For Simon Curwen, who completed the solo Golden Globe Race in 2022 but was also forced to retire after diverting for repairs, this is the end of the adventure. “I’ve got to a certain stage I don’t think I’d put myself through that again,” he says. “But a number are already thinking of doing it again. And I will say that it has enhanced my love of the sea and sailing.”
Don McIntyre has published his rules for the Ocean Globe Race in 2027. Some of the same yachts will certainly be back with different crews. More yachts may also be considered eligible, so the fleet may be larger.

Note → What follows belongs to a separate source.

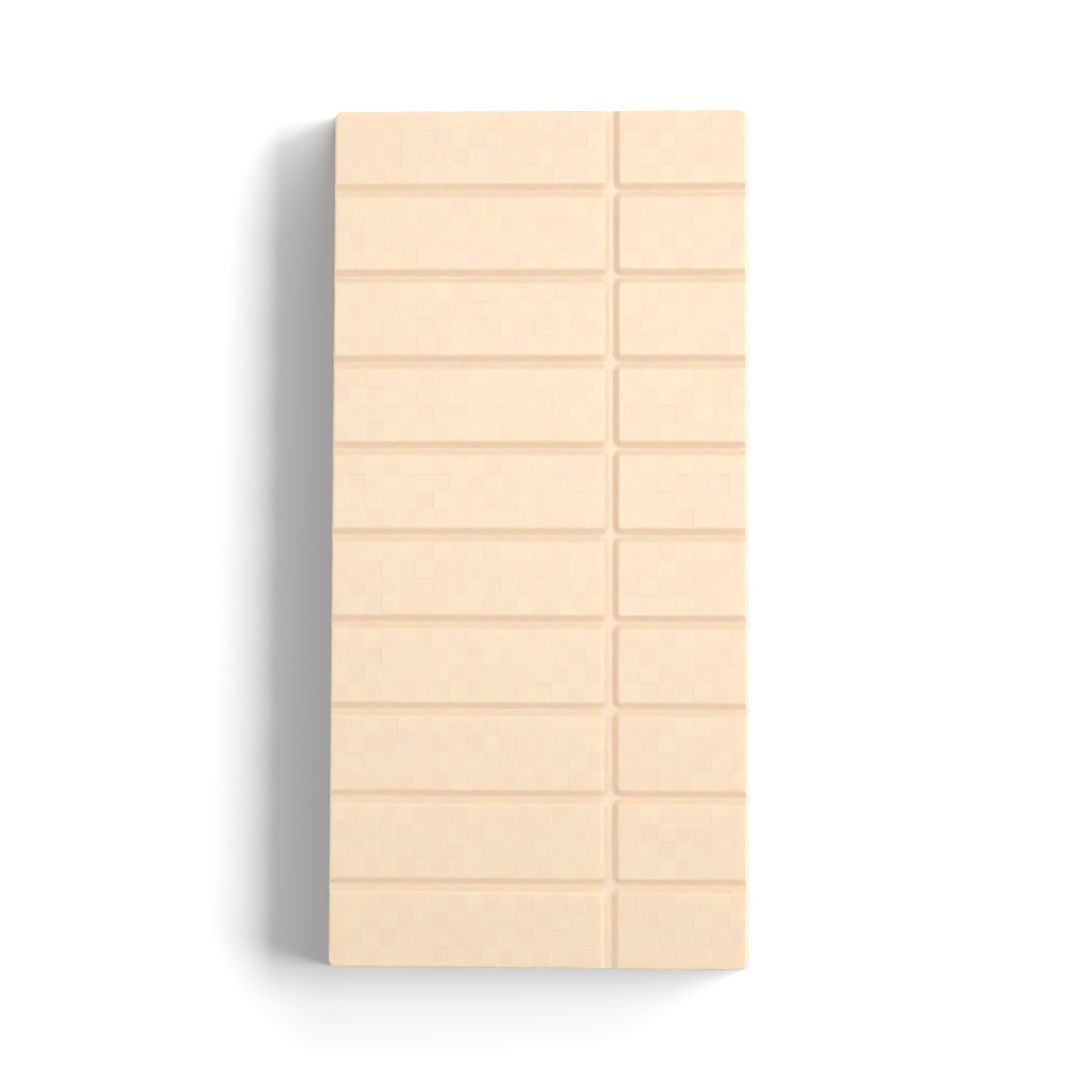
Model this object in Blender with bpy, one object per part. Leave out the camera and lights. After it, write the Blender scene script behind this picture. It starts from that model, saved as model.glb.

Although she’s moving back to racing in IMOCA 60 and Ultime classes, Marie Tabarly is a believer in this kind of race. “It’s exciting to see machines that, technologically, are pushing innovation to the top. But this creates huge carbon footprints and the world is no longer heading in that direction. Ocean racing like we do now is a form of excess. We need to start with making boats sustainable and creating new circuits.”
With its opportunities for older and less exorbitant yachts, the OGR is a concept of that type, and is also rich with human stories that the professionalism of elite events have tended to blot out. You don’t need to understand sailing at all to be interested in the experiences of the people taking part, which is precisely why those early Whitbread Races made sporting history.